Weizhe Hong

Biography

Dr. Hong is a Helen Hay Whitney Fellow at California Institute of Technology, working on neural mechanisms underlying social and emotional behaviors in David Anderson’s laboratory. Dr. Hong received a B.Sc. degree in biological sciences at Tsinghua University and a Ph.D. degree from Stanford University, where he worked in Liqun Luo’s laboratory and studied the cellular and molecular mechanisms of wiring specificity in olfactory system development. Dr. Hong received the Genetics Society of America’s Larry Sandler Memorial Award for the best Ph.D. dissertation on Drosophila-related research and presented the Larry Katz Memorial Lecture at the Cold Spring Harbor Conference for the best Ph.D. dissertation on neural circuit research.

Synopsis

Assembly of a Neural Circuit

Precise connections established between synaptic partners are essential for the proper function of neural circuits.

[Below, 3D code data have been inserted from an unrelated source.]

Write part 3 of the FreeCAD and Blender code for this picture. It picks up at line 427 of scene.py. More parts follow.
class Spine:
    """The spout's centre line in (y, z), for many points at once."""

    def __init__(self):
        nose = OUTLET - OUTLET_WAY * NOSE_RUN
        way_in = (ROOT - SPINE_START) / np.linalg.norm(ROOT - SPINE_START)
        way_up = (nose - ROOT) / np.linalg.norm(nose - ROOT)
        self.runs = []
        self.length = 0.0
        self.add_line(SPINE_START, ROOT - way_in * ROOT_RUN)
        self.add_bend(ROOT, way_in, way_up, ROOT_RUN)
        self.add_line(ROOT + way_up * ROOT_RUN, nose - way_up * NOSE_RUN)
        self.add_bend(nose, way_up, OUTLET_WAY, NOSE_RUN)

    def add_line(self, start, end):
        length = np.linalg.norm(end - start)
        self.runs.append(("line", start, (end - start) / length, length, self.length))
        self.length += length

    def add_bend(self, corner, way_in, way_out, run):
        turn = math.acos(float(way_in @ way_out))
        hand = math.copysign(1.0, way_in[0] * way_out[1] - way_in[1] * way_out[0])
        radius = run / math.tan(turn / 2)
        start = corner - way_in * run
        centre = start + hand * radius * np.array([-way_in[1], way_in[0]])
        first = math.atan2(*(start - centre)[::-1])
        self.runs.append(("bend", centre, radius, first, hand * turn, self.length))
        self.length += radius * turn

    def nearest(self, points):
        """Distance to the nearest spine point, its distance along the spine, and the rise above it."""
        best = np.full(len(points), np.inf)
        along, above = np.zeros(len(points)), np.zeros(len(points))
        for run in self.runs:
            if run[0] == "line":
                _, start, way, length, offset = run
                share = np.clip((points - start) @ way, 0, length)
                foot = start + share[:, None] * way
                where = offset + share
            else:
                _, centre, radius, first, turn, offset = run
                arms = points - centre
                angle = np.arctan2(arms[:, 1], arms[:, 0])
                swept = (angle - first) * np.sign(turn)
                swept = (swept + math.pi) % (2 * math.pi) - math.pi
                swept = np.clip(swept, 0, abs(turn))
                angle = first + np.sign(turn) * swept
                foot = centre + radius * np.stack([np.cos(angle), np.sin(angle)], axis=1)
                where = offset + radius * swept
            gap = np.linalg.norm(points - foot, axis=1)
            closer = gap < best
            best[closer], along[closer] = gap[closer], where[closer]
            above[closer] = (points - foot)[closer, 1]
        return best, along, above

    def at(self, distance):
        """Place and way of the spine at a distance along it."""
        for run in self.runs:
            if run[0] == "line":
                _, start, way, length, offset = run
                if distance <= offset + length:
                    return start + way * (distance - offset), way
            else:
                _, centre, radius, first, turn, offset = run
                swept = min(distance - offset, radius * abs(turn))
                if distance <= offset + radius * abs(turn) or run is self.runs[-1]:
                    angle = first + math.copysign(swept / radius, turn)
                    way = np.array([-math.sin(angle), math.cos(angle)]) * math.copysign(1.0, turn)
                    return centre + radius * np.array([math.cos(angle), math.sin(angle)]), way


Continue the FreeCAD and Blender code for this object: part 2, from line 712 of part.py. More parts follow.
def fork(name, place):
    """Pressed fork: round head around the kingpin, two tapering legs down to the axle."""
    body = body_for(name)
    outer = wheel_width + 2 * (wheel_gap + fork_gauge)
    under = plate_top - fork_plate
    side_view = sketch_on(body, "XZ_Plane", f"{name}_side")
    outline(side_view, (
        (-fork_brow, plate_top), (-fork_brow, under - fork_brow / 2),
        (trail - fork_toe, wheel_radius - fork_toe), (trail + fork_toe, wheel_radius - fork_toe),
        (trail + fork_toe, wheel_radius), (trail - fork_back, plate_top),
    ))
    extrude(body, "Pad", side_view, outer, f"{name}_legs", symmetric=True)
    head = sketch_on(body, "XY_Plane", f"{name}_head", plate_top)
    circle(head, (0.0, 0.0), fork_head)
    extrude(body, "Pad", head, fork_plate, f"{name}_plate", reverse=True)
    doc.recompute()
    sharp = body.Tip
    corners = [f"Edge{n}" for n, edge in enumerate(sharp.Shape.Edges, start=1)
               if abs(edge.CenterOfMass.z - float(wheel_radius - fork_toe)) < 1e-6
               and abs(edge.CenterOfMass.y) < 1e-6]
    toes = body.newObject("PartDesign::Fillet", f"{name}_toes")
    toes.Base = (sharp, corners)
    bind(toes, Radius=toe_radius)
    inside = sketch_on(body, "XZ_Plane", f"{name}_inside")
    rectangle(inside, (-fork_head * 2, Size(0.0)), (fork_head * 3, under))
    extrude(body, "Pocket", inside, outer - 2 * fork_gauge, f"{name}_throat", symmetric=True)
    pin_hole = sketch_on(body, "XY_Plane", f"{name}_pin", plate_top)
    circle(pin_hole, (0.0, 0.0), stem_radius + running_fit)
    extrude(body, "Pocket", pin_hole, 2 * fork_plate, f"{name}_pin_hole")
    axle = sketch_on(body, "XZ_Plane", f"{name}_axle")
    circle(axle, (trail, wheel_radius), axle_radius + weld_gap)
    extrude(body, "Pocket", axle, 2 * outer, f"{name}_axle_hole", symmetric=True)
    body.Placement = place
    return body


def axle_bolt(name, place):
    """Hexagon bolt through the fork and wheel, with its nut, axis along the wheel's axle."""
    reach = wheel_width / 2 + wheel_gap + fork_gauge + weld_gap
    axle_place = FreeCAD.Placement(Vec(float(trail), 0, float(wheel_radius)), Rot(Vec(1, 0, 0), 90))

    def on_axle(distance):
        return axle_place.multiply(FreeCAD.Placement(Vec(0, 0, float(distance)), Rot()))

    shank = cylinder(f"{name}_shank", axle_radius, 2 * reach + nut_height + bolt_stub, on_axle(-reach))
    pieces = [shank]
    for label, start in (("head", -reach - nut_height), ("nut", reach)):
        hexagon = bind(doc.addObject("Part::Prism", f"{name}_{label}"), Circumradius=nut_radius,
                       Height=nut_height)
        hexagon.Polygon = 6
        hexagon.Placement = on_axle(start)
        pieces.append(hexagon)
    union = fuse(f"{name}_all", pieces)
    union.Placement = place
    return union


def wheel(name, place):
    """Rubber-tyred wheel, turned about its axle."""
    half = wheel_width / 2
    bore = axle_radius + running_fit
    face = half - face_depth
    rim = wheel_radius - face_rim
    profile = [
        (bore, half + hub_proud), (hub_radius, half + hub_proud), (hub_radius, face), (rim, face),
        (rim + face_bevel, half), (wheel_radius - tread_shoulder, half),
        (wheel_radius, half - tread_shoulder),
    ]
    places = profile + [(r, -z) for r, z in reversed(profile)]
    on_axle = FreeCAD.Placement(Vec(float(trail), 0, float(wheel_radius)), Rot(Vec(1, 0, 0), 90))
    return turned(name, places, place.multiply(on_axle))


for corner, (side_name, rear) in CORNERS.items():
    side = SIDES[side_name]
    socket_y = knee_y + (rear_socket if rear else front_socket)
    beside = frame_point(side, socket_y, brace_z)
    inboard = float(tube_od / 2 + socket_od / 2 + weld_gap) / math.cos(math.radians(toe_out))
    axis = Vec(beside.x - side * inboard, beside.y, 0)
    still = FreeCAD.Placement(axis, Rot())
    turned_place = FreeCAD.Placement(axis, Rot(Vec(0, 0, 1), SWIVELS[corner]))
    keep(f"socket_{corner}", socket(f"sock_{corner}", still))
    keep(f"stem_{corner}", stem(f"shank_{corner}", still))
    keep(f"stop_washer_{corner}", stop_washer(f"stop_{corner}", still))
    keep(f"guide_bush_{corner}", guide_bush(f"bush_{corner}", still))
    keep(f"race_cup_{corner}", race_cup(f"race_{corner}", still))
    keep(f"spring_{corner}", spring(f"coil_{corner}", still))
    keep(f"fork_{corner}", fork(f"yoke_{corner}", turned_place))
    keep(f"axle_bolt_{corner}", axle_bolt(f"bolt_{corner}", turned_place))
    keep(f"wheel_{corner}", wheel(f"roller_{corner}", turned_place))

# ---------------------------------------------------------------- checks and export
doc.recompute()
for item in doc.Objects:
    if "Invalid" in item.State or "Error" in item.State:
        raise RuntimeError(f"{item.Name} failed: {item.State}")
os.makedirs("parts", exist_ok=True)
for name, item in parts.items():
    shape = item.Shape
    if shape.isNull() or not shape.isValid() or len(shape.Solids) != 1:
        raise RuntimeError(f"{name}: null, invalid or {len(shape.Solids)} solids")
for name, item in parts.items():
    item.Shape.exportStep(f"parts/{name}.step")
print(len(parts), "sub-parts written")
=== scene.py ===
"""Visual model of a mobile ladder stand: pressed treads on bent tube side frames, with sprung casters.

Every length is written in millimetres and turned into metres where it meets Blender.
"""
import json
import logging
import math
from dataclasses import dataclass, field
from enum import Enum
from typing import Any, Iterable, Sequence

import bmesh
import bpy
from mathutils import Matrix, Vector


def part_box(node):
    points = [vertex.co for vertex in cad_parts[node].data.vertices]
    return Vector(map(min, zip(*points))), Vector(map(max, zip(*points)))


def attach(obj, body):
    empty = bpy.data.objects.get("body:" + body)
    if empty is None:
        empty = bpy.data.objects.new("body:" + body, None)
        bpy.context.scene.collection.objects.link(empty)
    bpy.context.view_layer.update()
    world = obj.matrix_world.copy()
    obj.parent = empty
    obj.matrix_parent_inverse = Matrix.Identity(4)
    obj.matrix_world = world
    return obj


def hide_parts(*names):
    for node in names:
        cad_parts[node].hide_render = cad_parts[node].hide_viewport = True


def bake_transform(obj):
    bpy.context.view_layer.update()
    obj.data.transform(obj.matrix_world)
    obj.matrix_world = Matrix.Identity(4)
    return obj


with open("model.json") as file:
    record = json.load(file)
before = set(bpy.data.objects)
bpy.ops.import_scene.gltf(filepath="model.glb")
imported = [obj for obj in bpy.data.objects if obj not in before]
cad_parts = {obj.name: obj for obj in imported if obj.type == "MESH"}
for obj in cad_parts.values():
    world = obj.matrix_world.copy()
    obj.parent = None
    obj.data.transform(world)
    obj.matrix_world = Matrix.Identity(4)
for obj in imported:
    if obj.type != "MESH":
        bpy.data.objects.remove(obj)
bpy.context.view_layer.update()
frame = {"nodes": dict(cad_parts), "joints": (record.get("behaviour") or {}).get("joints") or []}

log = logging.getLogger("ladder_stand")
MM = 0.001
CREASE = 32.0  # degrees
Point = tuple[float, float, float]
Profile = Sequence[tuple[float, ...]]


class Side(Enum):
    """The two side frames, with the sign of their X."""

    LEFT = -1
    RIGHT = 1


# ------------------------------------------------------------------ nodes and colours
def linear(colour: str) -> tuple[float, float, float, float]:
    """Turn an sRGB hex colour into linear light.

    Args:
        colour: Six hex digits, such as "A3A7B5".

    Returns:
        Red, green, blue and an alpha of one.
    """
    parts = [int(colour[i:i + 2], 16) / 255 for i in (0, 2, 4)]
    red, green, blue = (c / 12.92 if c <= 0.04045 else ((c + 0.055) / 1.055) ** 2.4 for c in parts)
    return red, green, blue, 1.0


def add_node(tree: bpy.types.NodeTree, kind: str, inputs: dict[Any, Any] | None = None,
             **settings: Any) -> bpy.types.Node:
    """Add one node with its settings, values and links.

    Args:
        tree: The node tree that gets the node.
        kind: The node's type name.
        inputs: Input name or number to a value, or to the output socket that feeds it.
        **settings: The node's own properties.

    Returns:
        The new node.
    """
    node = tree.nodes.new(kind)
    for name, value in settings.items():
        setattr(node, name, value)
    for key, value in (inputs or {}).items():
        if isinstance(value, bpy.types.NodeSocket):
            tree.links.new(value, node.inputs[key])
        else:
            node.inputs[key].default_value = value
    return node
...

To explain the striking target specificity of the optic nerve during regeneration, Roger Sperry proposed the chemoaffinity hypothesis 50 years ago, which posits that developing neurons must carry “individual identification tags,” presumably cytochemical in nature. By this means, they can almost be distinguished in many regions, to the level of the single neuron (1). Since then, many molecules have been identified that guide axons to their final target area, but little is known about molecules that mediate mutual selection and matching between individual pre- and postsynaptic partners among many possible alternatives at the target area (24).